Still, there are plenty of sketches in Million Dollar Extreme that seem to exist only to shock and offend. In one, a man trips a woman and sends her flying head-first into a glass table, covering her face in blood— simply because he deems her too unattractive to marry his brother. In another, Hyde appears in blackface, screaming at a woman in exaggerated vernacular. In another, kids and puppets perform a song called “Jews Rock!” while executives watch, bored, from behind the stage. It’s easy to criticize comedy in isolation, and plenty of comedians from all over the political spectrum have faced ad hominem attacks where the media takes their jokes out of context. But Million Dollar Extreme seems crafted with intent. According to Bernstein, Adult Swim’s standards department have repeatedly found coded racial messages (including swastikas) in the show that they then removed. There’s also a groundswell of pushback within the network urging the executive Mike Lazzo to cancel the show.

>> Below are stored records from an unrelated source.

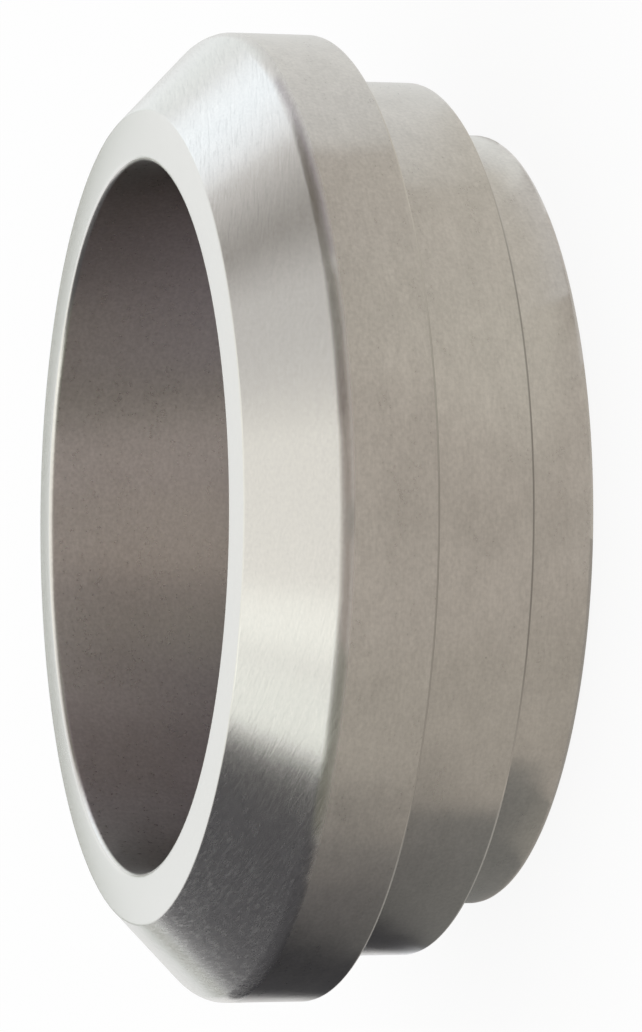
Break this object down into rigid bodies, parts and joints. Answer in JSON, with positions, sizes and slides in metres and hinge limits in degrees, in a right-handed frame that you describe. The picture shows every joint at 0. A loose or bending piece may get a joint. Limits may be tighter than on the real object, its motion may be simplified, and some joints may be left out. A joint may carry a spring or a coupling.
{
  "type": "bevel seat ferrule",
  "caption": "Turned stainless ring with a bevelled sealing nose, a wide land, a nut hub and a weld end on one straight bore, for a sanitary tube union.",
  "frame": {"origin": "centre of the weld end's face, on the ring's axis", "axes": "+Z along the ring's axis from the weld end to the bevelled nose; +X and +Y are any two square directions across it"},
  "size_m": [0.0474, 0.0474, 0.0173],
  "materials": {
    "turned_steel": "lathe-turned stainless steel with a fine circumferential grain, and a hand-brushed bevel"
  },
  "bodies": {
    "root": {"bevel_seat_ferrule": "turned_steel"}
  },
  "joints": []
}
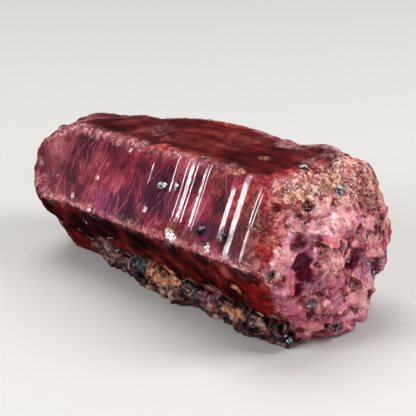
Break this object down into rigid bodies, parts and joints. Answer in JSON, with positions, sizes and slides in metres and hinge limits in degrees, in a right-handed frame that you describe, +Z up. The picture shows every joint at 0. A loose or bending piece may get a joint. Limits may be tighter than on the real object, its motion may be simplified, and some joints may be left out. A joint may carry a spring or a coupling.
{
  "type": "raw ruby crystal",
  "caption": "Raw six-sided ruby crystal lying on a prism face, tapering to one end and broken across the other, with a rind of dark micaceous rock along its foot.",
  "frame": {"origin": "under the middle of the whole object, on the surface it rests on", "axes": "+X along the crystal's long axis to the thick broken end, +Z up, -Y to the front, which shows the growth steps and the rind"},
  "size_m": [0.0454, 0.0222, 0.0205],
  "materials": {
    "ruby": "natural crystal faces, satin with glassy growth steps, and a rough break at one end",
    "matrix_rock": "rough, iron-stained feldspar with dark shiny mica"
  },
  "bodies": {
    "root": {"ruby_crystal": "ruby", "matrix_rind": "matrix_rock"}
  },
  "joints": []
}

Brett Gelman, a brilliant and abrasive comic who has done work with Adult Swim in the past, announced this week that he was cutting ties with the network. In a series of tweets, he said that he was leaving out of disgust with Million Dollar Extreme, as well as the network’s poor record of working with women (all 47 listed creators on the network’s new and returning shows this summer were men). Tim Heidecker, the enormously influential comedian behind Adult Swim classics like Tom Goes to the Mayor and Tim and Eric, has voiced his support for Gelman’s decision.

The network’s official statement on the matter has remained consistent—every time Buzzfeed has questioned them about Million Dollar Extreme, the response has been the same: “Adult Swim’s reputation and success with its audience has always been based on strong and unique comedic voices. Million Dollar Extreme’s comedy is known for being provocative with commentary on societal tropes, and though not a show for everyone, the company serves a multitude of audiences and supports the mission that is specific to Adult Swim and its fans.”

According to Bernstein, Lazzo is iconoclastic enough not to care about the public pressure. Million Dollar Extreme is a relative hit for the network, drawing more than a million viewers in its late-night slot, and along with its passionate online fandom, perhaps that will be enough to keep it around. Still, this is a show where alt-right Reddit groups debate the coded references to the former Ku Klux Klan Imperial Wizard David Duke that they notice in the show. The longer it stays on the network, the more toxic its presence will be to other creators and comedians—and the more the show will seem like a strange bellwether for the current moment in culture, where extremism looks to force its way into the mainstream. Million Dollar Extreme will never be a widely watched show. But after Trump’s surprising win, it’s clear that many comedians are no longer willing to hold their nose and ignore what they once had dismissed as a radical fringe.


* This article originally stated that Wonder Showzen was a show that appeared on the Adult Swim network; it aired on MTV. We regret the error.